Goal - Find the line containing "Recreate this object" and copy it exactly, along with every line after it up to and including the line containing "SHEET = 0.0008". Copy nothing else.

Dataset -

============

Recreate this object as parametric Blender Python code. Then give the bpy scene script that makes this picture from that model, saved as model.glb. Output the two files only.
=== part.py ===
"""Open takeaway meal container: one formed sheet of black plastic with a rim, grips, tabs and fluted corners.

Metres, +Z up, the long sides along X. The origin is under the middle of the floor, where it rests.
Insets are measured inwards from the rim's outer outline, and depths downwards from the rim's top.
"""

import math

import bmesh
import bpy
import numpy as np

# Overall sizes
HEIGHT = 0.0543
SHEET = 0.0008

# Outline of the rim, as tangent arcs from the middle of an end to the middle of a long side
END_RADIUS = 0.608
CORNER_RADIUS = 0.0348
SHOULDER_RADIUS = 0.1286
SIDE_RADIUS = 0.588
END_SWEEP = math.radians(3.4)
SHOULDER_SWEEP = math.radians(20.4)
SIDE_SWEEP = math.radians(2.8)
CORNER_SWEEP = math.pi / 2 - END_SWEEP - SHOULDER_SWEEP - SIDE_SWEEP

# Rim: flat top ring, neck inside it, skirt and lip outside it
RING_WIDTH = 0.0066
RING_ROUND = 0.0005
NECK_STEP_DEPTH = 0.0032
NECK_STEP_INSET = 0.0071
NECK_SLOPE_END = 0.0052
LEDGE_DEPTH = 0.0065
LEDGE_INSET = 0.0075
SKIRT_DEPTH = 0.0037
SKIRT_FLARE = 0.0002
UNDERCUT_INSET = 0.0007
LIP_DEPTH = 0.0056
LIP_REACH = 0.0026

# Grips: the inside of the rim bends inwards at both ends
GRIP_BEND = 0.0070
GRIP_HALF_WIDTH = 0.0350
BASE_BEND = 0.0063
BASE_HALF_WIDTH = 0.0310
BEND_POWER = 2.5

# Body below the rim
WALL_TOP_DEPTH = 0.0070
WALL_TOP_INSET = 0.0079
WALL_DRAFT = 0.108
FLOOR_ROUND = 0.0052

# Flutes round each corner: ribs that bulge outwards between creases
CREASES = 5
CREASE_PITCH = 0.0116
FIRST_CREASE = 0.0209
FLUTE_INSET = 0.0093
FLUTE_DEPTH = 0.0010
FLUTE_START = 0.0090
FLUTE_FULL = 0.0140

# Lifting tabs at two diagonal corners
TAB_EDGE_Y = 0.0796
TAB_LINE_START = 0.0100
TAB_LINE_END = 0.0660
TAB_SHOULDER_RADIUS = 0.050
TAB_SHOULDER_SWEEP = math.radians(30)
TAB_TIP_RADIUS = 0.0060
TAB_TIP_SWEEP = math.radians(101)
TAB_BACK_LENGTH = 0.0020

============

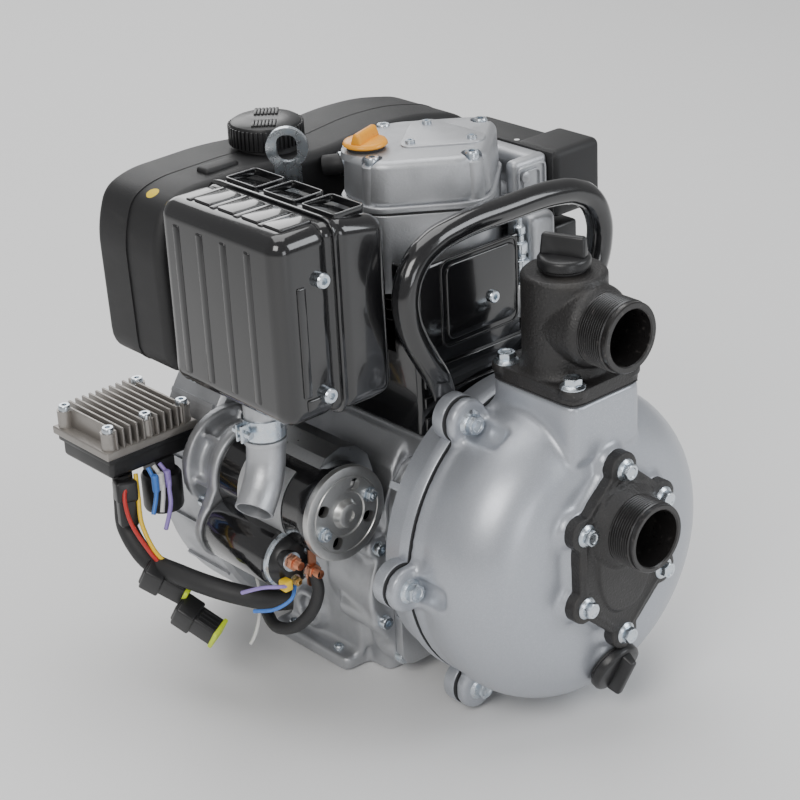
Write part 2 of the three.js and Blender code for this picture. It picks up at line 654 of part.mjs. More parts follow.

============

Exercise solution -
Recreate this object as parametric Blender Python code. Then give the bpy scene script that makes this picture from that model, saved as model.glb. Output the two files only.
=== part.py ===
"""Open takeaway meal container: one formed sheet of black plastic with a rim, grips, tabs and fluted corners.

Metres, +Z up, the long sides along X. The origin is under the middle of the floor, where it rests.
Insets are measured inwards from the rim's outer outline, and depths downwards from the rim's top.
"""

import math

import bmesh
import bpy
import numpy as np

# Overall sizes
HEIGHT = 0.0543
SHEET = 0.0008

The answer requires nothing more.